MENHIRS DéTRUITS à CARNAC: L’IMPORTANCE DU SITE REMISE EN QUESTION

Alors que des travaux pour installer un magasin de bricolage ont détruit des mégalithes datant du néolithique à Carnac, la Direction régionale des Affaires culturelles de Bretagne affirme désormais que la valeur du site "n’est pas établie", ce que contestent certains acteurs locaux.

Les 39 menhirs rasés pour construire un magasin de bricolage de l'enseigne Mr. Bricolage à Carnac, dans le Morbihan, étaient-ils des vestiges majeurs? La Direction régionale des Affaires culturelles (Drac) de Bretagne tente aujourd’hui de minimiser leur importance, suite au tollé provoqué par la destruction de ce site. Les archéologues locaux contredisent cette version.

Ces deux alignements de 39 pierres avaient été érigés au néolithique (entre 6000 et 2200 avant notre ère), et mesuraient un peu moins de deux mètres de hauteur. L'entreprise Mr. Bricolage a pourtant obtenu un permis de construire valide sur ce terrain en bonne et due forme auprès de la mairie de Carnac, délivré le 22 août 2022.
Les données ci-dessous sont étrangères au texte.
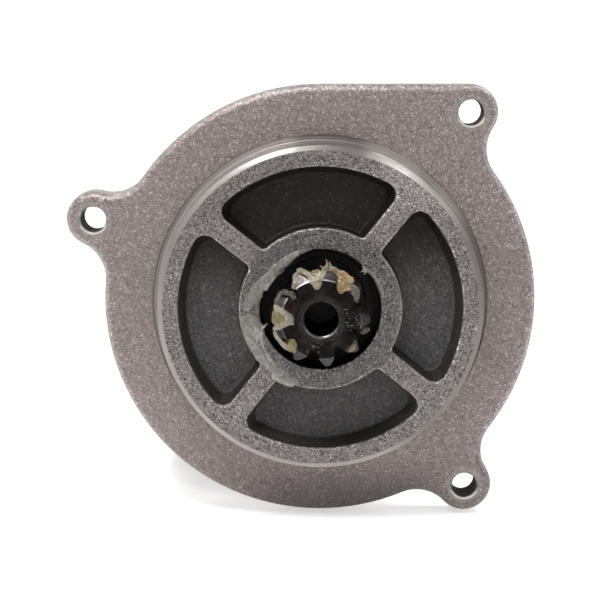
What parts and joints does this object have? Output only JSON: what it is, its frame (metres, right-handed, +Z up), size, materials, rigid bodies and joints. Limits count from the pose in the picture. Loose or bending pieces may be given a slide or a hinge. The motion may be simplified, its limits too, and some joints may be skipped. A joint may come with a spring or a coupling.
{
  "type": "starter motor",
  "caption": "Flange-mounted geared starter motor with overhung pinion, planetary reduction, one-way clutch, shift fork and side solenoid.",
  "frame": {"origin": "axis of the pinion and pilot, on the mounting face of the flange", "axes": "-Y forward along the pinion axis towards the flywheel, +Y back along the motor, +Z up, +X to the right seen from the pinion end"},
  "size_m": [0.1588, 0.2304, 0.1477],
  "materials": {
    "cast_aluminium": "shot-blasted casting",
    "bearing_steel": "ground",
    "seal_rubber": "matt",
    "pinion_steel": "black oxide, greased",
    "bronze": "sintered",
    "clutch_steel": "ground",
    "bright_steel": "turned",
    "zinc_steel": "zinc plated",
    "fork_plastic": "glass filled nylon",
    "black_paint": "semi-gloss",
    "magnet": "sintered ferrite",
    "gear_steel": "hardened",
    "phenolic": "moulded",
    "winding_copper": "enamelled copper",
    "copper": "bare copper",
    "carbon": "copper graphite",
    "laminations": "stacked laminations",
    "spring_steel": "drawn wire",
    "soft_iron": "machined",
    "bobbin_plastic": "natural nylon",
    "grommet_rubber": "matt"
  },
  "bodies": {
    "housing": {"drive_housing": "cast_aluminium", "nose_bearing": "bearing_steel", "nose_seal": "seal_rubber", "yoke": "black_paint", "field_magnets": "magnet", "ring_gear": "gear_steel", "gear_cover_plate": "bright_steel", "output_bush": "bronze", "rear_cover": "cast_aluminium", "rear_cap": "zinc_steel", "through_bolts": "zinc_steel", "brush_plate": "phenolic", "brush_holders": "bright_steel", "brush_springs": "spring_steel", "motor_link": "copper", "link_grommet": "grommet_rubber", "solenoid_case": "black_paint", "solenoid_bobbin": "bobbin_plastic", "solenoid_coil": "winding_copper", "solenoid_core": "soft_iron", "solenoid_cap": "phenolic", "solenoid_screws": "zinc_steel", "battery_stud": "copper", "motor_stud": "copper", "terminal_nuts": "zinc_steel", "signal_blade": "zinc_steel", "fork_pin": "bright_steel", "bearing_outer_race": "bearing_steel", "plunger_spring": "spring_steel", "contact_spring": "spring_steel"},
    "armature": {"armature_shaft": "bright_steel", "armature_core": "laminations", "armature_winding": "winding_copper", "commutator_bars": "copper", "commutator_hub": "phenolic", "bearing_inner_race": "bearing_steel"},
    "ball_cage": {"bearing_balls": "bearing_steel", "bearing_cage": "bright_steel"},
    "carrier": {"carrier_shaft": "bright_steel", "planet_pins": "bright_steel", "pilot_bush": "bronze"},
    "planet_1": {"planet_gear_1": "gear_steel"},
    "planet_2": {"planet_gear_2": "gear_steel"},
    "planet_3": {"planet_gear_3": "gear_steel"},
    "brush_a": {"brush_1": "carbon"},
    "brush_b": {"brush_2": "carbon"},
    "brush_c": {"brush_3": "carbon"},
    "brush_d": {"brush_4": "carbon"},
    "shift_collar": {"fork_collar": "fork_plastic"},
    "clutch": {"clutch_shell": "clutch_steel", "clutch_rollers": "bearing_steel", "clutch_springs": "spring_steel", "clutch_cover": "zinc_steel"},
    "pinion_gear": {"pinion": "pinion_steel", "pinion_bushes": "bronze"},
    "fork": {"shift_fork": "fork_plastic"},
    "plunger": {"solenoid_plunger": "soft_iron"},
    "contact": {"contact_rod": "phenolic", "contact_disc": "copper"}
  },
  "joints": [
    {"name": "armature_spin", "type": "hinge", "parent": "housing", "child": "armature", "pos_m": [0, 0.13, 0], "axis": [0, 1, 0], "continuous": true},
    {"name": "ball_cage_spin", "type": "hinge", "parent": "housing", "child": "ball_cage", "pos_m": [0, 0.187, 0], "axis": [0, 1, 0], "continuous": true},
    {"name": "carrier_spin", "type": "hinge", "parent": "housing", "child": "carrier", "pos_m": [0, 0.08, 0], "axis": [0, 1, 0], "continuous": true},
    {"name": "planet_1_spin", "type": "hinge", "parent": "carrier", "child": "planet_1", "pos_m": [0, 0.088, 0.018], "axis": [0, 1, 0], "continuous": true},
    {"name": "planet_2_spin", "type": "hinge", "parent": "carrier", "child": "planet_2", "pos_m": [-0.01559, 0.088, -0.009], "axis": [0, 1, 0], "continuous": true},
    {"name": "planet_3_spin", "type": "hinge", "parent": "carrier", "child": "planet_3", "pos_m": [0.01559, 0.088, -0.009], "axis": [0, 1, 0], "continuous": true},
    {"name": "brush_a_slide", "type": "slide", "parent": "housing", "child": "brush_a", "axis": [0.1219, 0, -0.9925], "range_m": [0, 0.0025], "stiffness_N_per_m": 1500, "springref_m": -0.004, "deforming": ["brush_springs"]},
    {"name": "brush_b_slide", "type": "slide", "parent": "housing", "child": "brush_b", "axis": [0.9925, 0, 0.1219], "range_m": [0, 0.0025], "stiffness_N_per_m": 1500, "springref_m": -0.004, "deforming": ["brush_springs"]},
    {"name": "brush_c_slide", "type": "slide", "parent": "housing", "child": "brush_c", "axis": [-0.1219, 0, 0.9925], "range_m": [0, 0.0025], "stiffness_N_per_m": 1500, "springref_m": -0.004, "deforming": ["brush_springs"]},
    {"name": "brush_d_slide", "type": "slide", "parent": "housing", "child": "brush_d", "axis": [-0.9925, 0, -0.1219], "range_m": [0, 0.0025], "stiffness_N_per_m": 1500, "springref_m": -0.004, "deforming": ["brush_springs"]},
    {"name": "plunger_slide", "type": "slide", "parent": "housing", "child": "plunger", "axis": [0, 1, 0], "range_m": [0, 0.01211], "stiffness_N_per_m": 2500, "springref_m": -0.014, "deforming": ["plunger_spring"]},
    {"name": "contact_slide", "type": "slide", "parent": "housing", "child": "contact", "axis": [0, 1, 0], "range_m": [0, 0.003], "deforming": ["contact_spring"]},
    {"name": "fork_swing", "type": "hinge", "parent": "housing", "child": "fork", "pos_m": [-0.02155, 0.0558, -0.02758], "axis": [0.788, 0, -0.6157], "range_deg": [0, 26.43]},
    {"name": "collar_slide", "type": "slide", "parent": "housing", "child": "shift_collar", "axis": [0, -1, 0], "range_m": [0, 0.01601]},
    {"name": "clutch_spin", "type": "hinge", "parent": "shift_collar", "child": "clutch", "pos_m": [0, 0.05, 0], "axis": [0, 1, 0], "continuous": true},
    {"name": "pinion_overrun", "type": "hinge", "parent": "clutch", "child": "pinion_gear", "pos_m": [0, 0, 0], "axis": [0, 1, 0], "continuous": true}
  ],
  "couplings": [
    {"joint": "carrier_spin", "follows": "armature_spin", "ratio": 0.22917},
    {"joint": "clutch_spin", "follows": "armature_spin", "ratio": 0.22917},
    {"joint": "ball_cage_spin", "follows": "armature_spin", "ratio": 0.38043},
    {"joint": "planet_1_spin", "follows": "armature_spin", "ratio": -0.65224},
    {"joint": "planet_2_spin", "follows": "armature_spin", "ratio": -0.65224},
    {"joint": "planet_3_spin", "follows": "armature_spin", "ratio": -0.65224},
    {"joint": "collar_slide", "follows": "plunger_slide", "ratio": 1.3208},
    {"joint": "fork_swing", "follows": "plunger_slide", "rad_per_m": 38.073},
    {"joint": "contact_slide", "follows": "plunger_slide", "ratio": 0.24764}
  ]
}
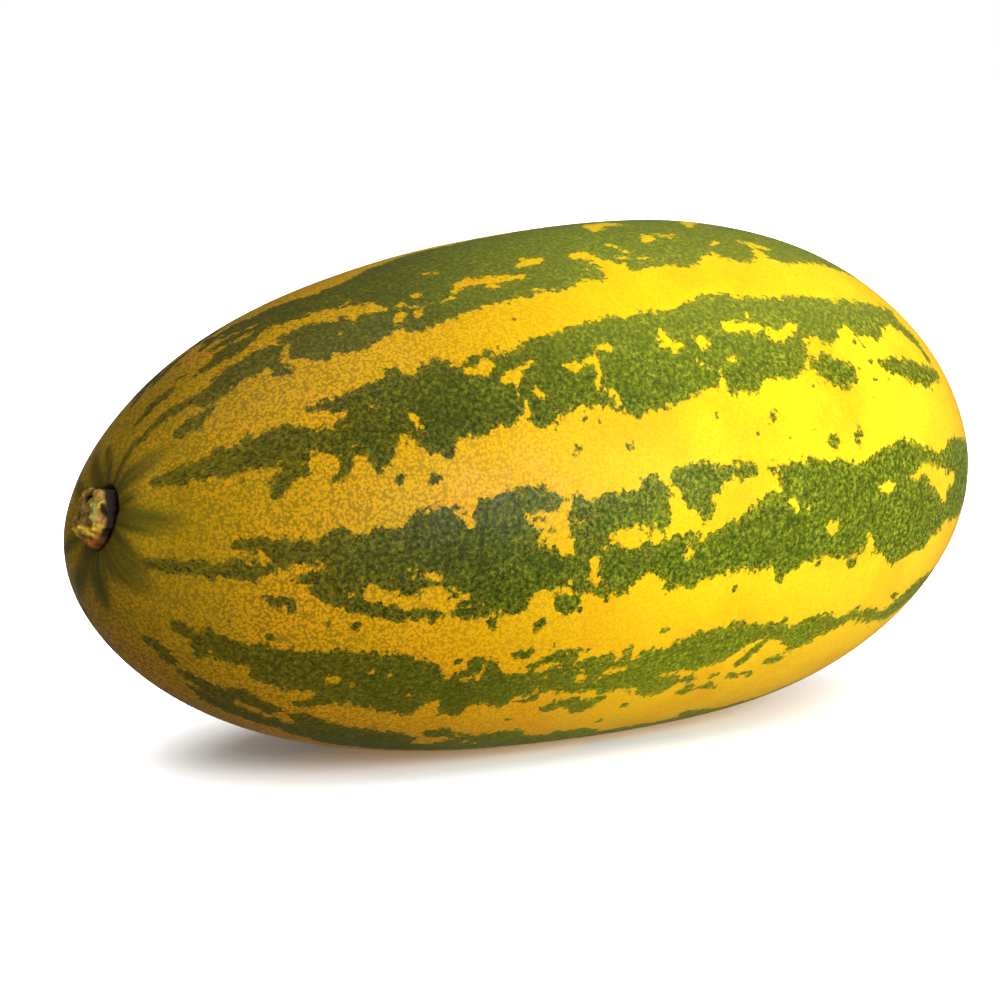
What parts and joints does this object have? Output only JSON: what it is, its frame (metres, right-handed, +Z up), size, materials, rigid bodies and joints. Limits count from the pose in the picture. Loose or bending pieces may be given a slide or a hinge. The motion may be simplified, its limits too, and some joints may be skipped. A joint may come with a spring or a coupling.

La valeur archéologique du site en question

"Du fait du caractère encore incertain et dans tous les cas non majeur des vestiges tels que révélés par le diagnostic, l’atteinte à un site ayant une valeur archéologique n’est pas établie", assure l’établissement public dans un communiqué publié le 7 juin.

Ces 39 menhirs faisaient pourtant partie d'un groupe de 397 mégalithes répartis sur Carnac et 26 autres communes morbihannaises qui concoure à une classification au patrimoine mondial de l'Unesco, notamment sous la houlette du maire de Carnac, Olivier Lepick.

Ce dernier assurait ne pas avoir failli à ses obligations préalables à la délivrance du permis et qu’il n’était simplement pas au courant de la présence de ces vestiges.

"Ces petits menhirs constituaient sans doute l’un des ensembles du genre le plus ancien de France, à en juger par les datations Carbone 14 obtenues en 2010" sur un site à 200 mètres, répond sur son blog Christian Obeltz, un chercheur en archéologie basé à Carnac.

"Une datation autour de 5480-5320 avant J.-C. laisse penser que les premiers constructeurs de mégalithes n’étaient pas les agriculteurs-éleveurs du néolithique (qui démarre en Bretagne vers 5000) mais les chasseurs-cueilleurs-pêcheurs du Mésolithique. Une révolution dans la perception de l’évolution des sociétés", indique ce spécialiste du néolitique, qui a révélé l’affaire.

Des fouilles qui n’ont finalement pas eu lieu

Un diagnostic de l'Institut national de recherches archéologiques préventives (Inrap) en 2015, préconisant davantage de recherches. Le Drac Bretagne mentionne l’existence de ce rapport, et explique avoir elle-même "prescrit en juillet 2015 une fouille sur 2000 m², à l’emplacement de ces deux files de blocs".

Au final, "aucune suite n’a été donnée par le maître d’ouvrage à cette prescription puisque le permis de construire pour le supermarché a finalement été refusé pour des raisons non liées à l’archéologie", poursuit la Drac.

Pourtant, lors de la nouvelle demande saisie par le même propriétaire en 2022, "l'architecte des bâtiments de France a rendu un avis favorable".

Préservation archéologique

Alors une fouille était-elle obligatoire? De son côté, la Drac s’abrite derrière le fait que si files de blocs ont bien été repérés lors de l’opération de l’Inrap, "aucun vestige archéologique n’a alors été découvert".

"Seules des observations complémentaires sur les monolithes, voire une fouille, permettrait de certifier l'origine néolithique de cet ensemble qui pourrait au final s'inscrire en bonne place dans la cartographie des monuments mégalithiques locaux", expliquait pourtant l'Inrap dans son diagnostic.

"On peut regretter que les petits menhirs du Chemin de Montauban n’aient pu, au moins pour certains, être transférés au Musée de Préhistoire de Carnac, plutôt qu’être broyés dans des machines à concasser pour venir remblayer les abords du Mr. Bricolage", regrette également le passionné d’archéologie Christophe Obeltz.

Suite à cette destruction, l’association de défense du patrimoine, Koun Breizh ("Mémoire bretonne", en breton), a annoncé avoir déposé une plainte contre X pour destructions volontaires aggravées. "L'objectif de cette plainte n'est pas de mettre en cause tel ou tel élu mais d'éclairer le processus de décision qui a abouti à ces destructions malgré toutes les formes de protection prévues par la loi", a assuré son président, Yvon Ollivier, interrogé par l’AFP. "Il s'agit de faire en sorte que de tels faits ne se reproduisent plus."